FYI, Whistling Elk Ranch, the location of our trial will be preparing Cowboy Breakfasts on Saturday and Sunday July 25 and 26. Cost is ~$10. They were well received last year!


----------



## Breck (Jul 1, 2003)

Series by Series callback info appreciated.
Thanks and good luck


----------



## FOM (Jan 17, 2003)

Sorry but cell service is not available...so don't expect much info...10 dogs back to Q water marks in the morning...off top of my head - John C. and Brit; Robby and Mickey; Marcy W. and Edda; Kenny and Rambo; Paul K. and Blue; Tim M. and Doc; Lainee M. and Riot; Joe and Linc; Clint and Harley and Captain - think that's 10?


----------



## Suzisageek (Aug 24, 2012)

Breakfast! Yum!


----------



## Mastercaster (Oct 31, 2010)

Does anyone have Q results?


----------



## FOM (Jan 17, 2003)

Qual:

1st - Paul K. and Blue
2nd - Joe and Linc
3rd - Clint and Captain
4th - Robby and Mickey
RJ - Tim and Doc
JAMS - John and Brit; Marcy and Edda; Clint and Harley; Kenny and Rambo


----------



## FOM (Jan 17, 2003)

Am:

1st - Mark and Lefty
2nd - Suzan and Tia
3rd - Brad and Gordy
4th - David and Tango 
RJ - Bill and Ruger
JAMS - Mike and Katie; Bill and Katniss


----------



## Mastercaster (Oct 31, 2010)

Thanks for the update, FOM. Much appreciated.


----------



## Old School Labs (May 17, 2006)

Congrats on the AM placement David.


----------



## Mark Littlejohn (Jun 16, 2006)

WOW!!! If Mark won with Lefty that's just awesome!!! Barely 3 years old and I think this is Lefty's first Am entry!?!? WOW!!!


----------



## BBnumber1 (Apr 5, 2006)

Mark Littlejohn said:


> WOW!!! If Mark won with Lefty that's just awesome!!! Barely 3 years old and I think this is Lefty's first Am entry!?!? WOW!!!

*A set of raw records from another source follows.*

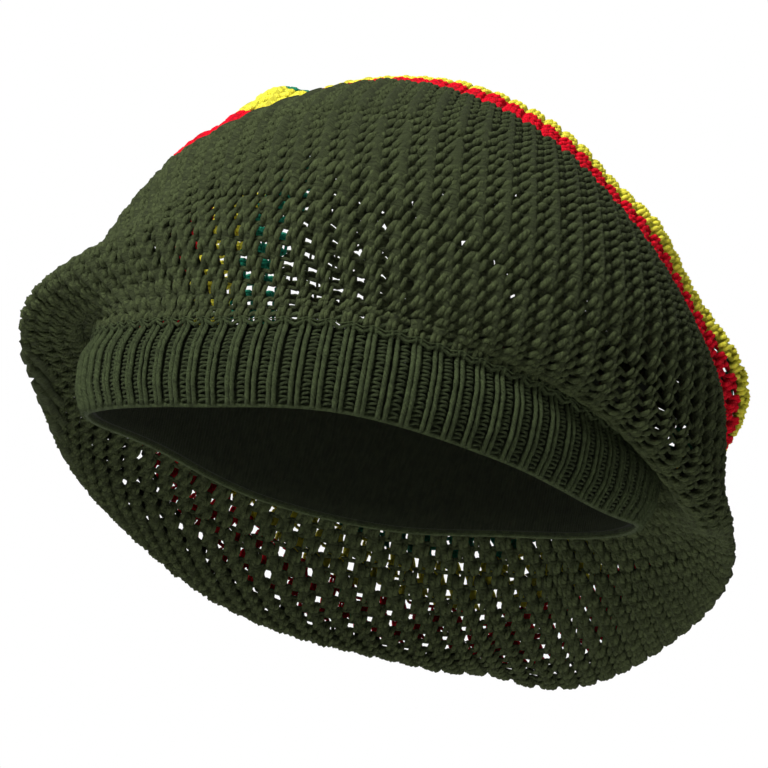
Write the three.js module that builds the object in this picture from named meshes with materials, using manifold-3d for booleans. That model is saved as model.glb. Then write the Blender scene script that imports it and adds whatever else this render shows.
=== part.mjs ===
// A knitted slouch tam: a ribbed cuff, a loose sack of open mesh, three stripes and a drawn-in crown.
// Millimetres, Z up. The front of the head is at -Y and the wearer's left at +X.
// The origin is the middle of the head opening, at the lower edge of the cuff.
import * as THREE from 'three';
import { mergeVertices } from 'three/addons/utils/BufferGeometryUtils.js';
import Module from 'manifold-3d';

// Head opening and cuff
const headLength = 196;
const headWidth = 162;
const cuffPitch = 12;
const cuffRoll = 4.3;
const cuffHeight = 23.5;
const cuffWall = 2.6;
const cuffBelly = 4;
const ribCount = 88;
const ribDepth = 0.9;

// Inner band, a smooth deep band inside the cuff that stands up at the back
const bandWall = 1.4;
const bandFront = 20;
const bandBack = 58;
const bandRecess = 0.8;

// Sack, from the cuff to the middle of the crown
const meshWall = 3;
const neckHeight = 5;
const bodyLength = 106;
const stripeWidth = 17;
const crownLength = 63;
const sideSpread = 37;
const frontSpread = 0.5;
const backSpread = 46;
const crownRise = 127;
const sackDrop = 70;
const foldHeight = 20;
const gatherDepth = 1.6;
const gatherCount = 12;

// Eyelets of the open mesh
const eyeletWidth = 2.6;
const eyeletLength = 3.2;
const meshRowHeight = 4.24;
const columnSkew = 0.2;

// What is kept between two pieces that meet
const seamGap = 0.35;

// How finely the pieces are faceted
const azimuthSteps = 60;

// Lengths that follow from the sizes above
const bandOut = bandWall;
const cuffInnerOut = bandOut + seamGap;
const cuffOuterOut = cuffInnerOut + cuffWall;
const seamOut = cuffInnerOut + cuffWall / 2 + 0.45 * cuffBelly;
const clothLength = bodyLength + 3 * stripeWidth + crownLength;
const sideReach = headWidth / 2 + cuffOuterOut + sideSpread;
const frontReach = headLength / 2 + cuffOuterOut + frontSpread;
const backReach = headLength / 2 + cuffOuterOut + backSpread;

// How the lower edge rises and dips round the head, as shares of the cuff's height
const rimLift = [
  { azimuth: 0, lift: -0.08 },
  { azimuth: 30, lift: 0.08 },
  { azimuth: 60, lift: -0.04 },
  { azimuth: 90, lift: -0.2 },
  { azimuth: 120, lift: 0 },
  { azimuth: 150, lift: 0.08 },
  { azimuth: 180, lift: 0.08 },
  { azimuth: 210, lift: -0.08 },
  { azimuth: 240, lift: -0.04 },
  { azimuth: 270, lift: 0.2 },
  { azimuth: 300, lift: 0.08 },
  { azimuth: 330, lift: -0.08 },
];

// The cuff's outer side from the hem up: level is a share of its height, swell of its belly
const cuffProfile = [
  { level: 0, swell: 0.05 },
  { level: 0.25, swell: 0.85 },
  { level: 0.7, swell: 1 },
  { level: 1, swell: 0.2 },
];

// The sack's rings. Along is a share of the cloth's length from the cuff to the middle of the crown.
// The front and back points are shares of the reaches: X of the side reach, Y of the front or back
// reach, Z of the crown's rise or of the sack's drop. Right and left are half widths as shares of
// the side reach, turn is in degrees, and the sags are shares of the crown's rise.
const rings = [
  { along: 0.055, frontX: 0.01, frontY: -0.905, frontZ: 0.435, backX: 0, backY: 0.76, backZ: -0.11,
    right: 0.79, left: 0.755, turn: 1, sagRight: -0.02, sagLeft: 0.085 },
  { along: 0.136, frontX: 0.02, frontY: -0.91, frontZ: 0.57, backX: 0.02, backY: 0.82, backZ: -0.37,
    right: 0.93, left: 0.815, turn: 3, sagRight: 0.06, sagLeft: 0.08 },
  { along: 0.236, frontX: 0.05, frontY: -0.83, frontZ: 0.72, backX: 0.02, backY: 0.88, backZ: -0.7,
    right: 1, left: 0.85, turn: 4, sagRight: 0.15, sagLeft: 0 },
  { along: 0.355, frontX: 0.065, frontY: -0.59, frontZ: 0.85, backX: -0.03, backY: 0.93, backZ: -0.96,
    right: 0.99, left: 0.815, turn: 6, sagRight: 0.2, sagLeft: -0.05 },
  { along: 0.455, frontX: 0.05, frontY: -0.29, frontZ: 0.93, backX: -0.11, backY: 0.95, backZ: -0.97,
    right: 0.92, left: 0.765, turn: 8, sagRight: 0.19, sagLeft: -0.05 },
  { along: 0.518, frontX: 0.04, frontY: -0.1, frontZ: 0.96, backX: -0.2, backY: 0.97, backZ: -0.77,
    right: 0.82, left: 0.725, turn: 9, sagRight: 0.16, sagLeft: -0.03 },
  { along: 0.595, frontX: 0.02, frontY: 0.095, frontZ: 1, backX: -0.28, backY: 0.99, backZ: -0.54,
    right: 0.7, left: 0.7, turn: 12, sagRight: 0.11, sagLeft: 0 },
  { along: 0.673, frontX: 0, frontY: 0.24, frontZ: 0.975, backX: -0.34, backY: 1, backZ: -0.31,
    right: 0.58, left: 0.64, turn: 15, sagRight: 0.06, sagLeft: 0.03 },
  { along: 0.75, frontX: -0.025, frontY: 0.38, frontZ: 0.9, backX: -0.39, backY: 0.985, backZ: -0.09,
    right: 0.455, left: 0.545, turn: 17, sagRight: 0.03, sagLeft: 0.03 },
  { along: 0.84, frontX: -0.065, frontY: 0.515, frontZ: 0.765, backX: -0.405, backY: 0.945, backZ: 0.095,
    right: 0.31, left: 0.365, turn: 18, sagRight: 0, sagLeft: 0 },
  { along: 0.93, frontX: -0.12, frontY: 0.62, frontZ: 0.63, backX: -0.365, backY: 0.88, backZ: 0.22,
    right: 0.155, left: 0.18, turn: 18, sagRight: 0, sagLeft: 0 },
  { along: 1, frontX: -0.245, frontY: 0.73, frontZ: 0.42, backX: -0.245, backY: 0.73, backZ: 0.42,
    right: 0, left: 0, turn: 18, sagRight: 0, sagLeft: 0 },
];

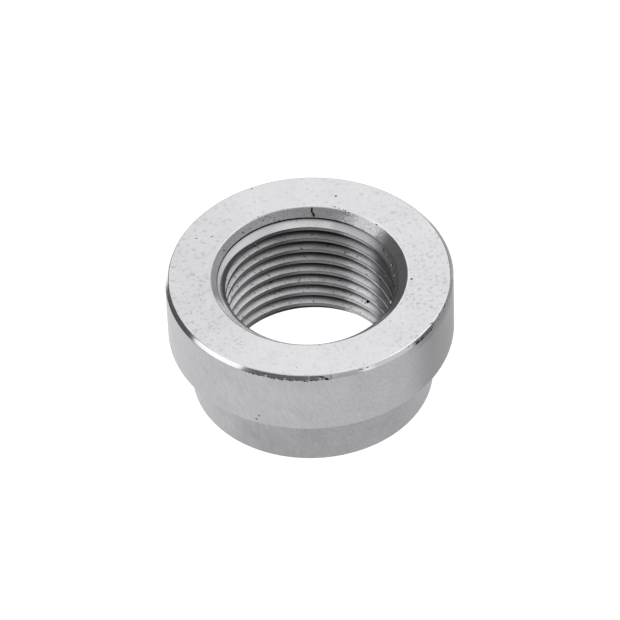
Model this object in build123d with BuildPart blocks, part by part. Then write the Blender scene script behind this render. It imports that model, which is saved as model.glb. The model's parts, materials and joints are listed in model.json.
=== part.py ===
from build123d import *
from build123d.topology import SkipClean

import os
from math import radians, tan

# Weld bung for an exhaust oxygen sensor, turned from one piece of bar.
# Millimetres. The origin is the centre of the spigot's end face, which goes into the pipe,
# and +Z runs up the thread's axis, towards the sensor.

# Flange, which stays outside the pipe
flange_diameter = 28.0
flange_thickness = 7.0
rim_chamfer = 0.3

# Spigot, which stands in the pipe's hole
spigot_diameter = 23.8
spigot_length = 6.5
spigot_chamfer = 0.2

# M18 x 1.5 right-hand thread, cut right through
thread_diameter = 18.0
thread_pitch = 1.5
flank_angle = 30.0
# Depth of the first groove's upper edge under the flange's face, on the +Y side
thread_start = 0.4

# Countersinks at the two ends of the thread, both at 45 degrees
mouth_diameter = 19.1
exit_diameter = 18.1

# How far the thread's cutter stands inside the crests
cutter_clearance = 0.25

height = spigot_length + flange_thickness
flange_radius = flange_diameter / 2
spigot_radius = spigot_diameter / 2
mouth_radius = mouth_diameter / 2
exit_radius = exit_diameter / 2

# Internal thread form: a sharp triangle, cut off by an eighth of the pitch at the root
# and by a quarter of it at the crest
flank_slope = tan(radians(flank_angle))
root_radius = thread_diameter / 2
root_flat = thread_pitch / 8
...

Actually, I think its Leftys 3rd or 4th Am, but it is still very impressive. Mark and Lefty ran a great trial.


----------



## mjh345 (Jun 17, 2006)

BBnumber1 said:


> Actually, I think its Leftys 3rd or 4th Am, but it is still very impressive. Mark and Lefty ran a great trial.


Apparently you did too!!
Congrats to all finishers


----------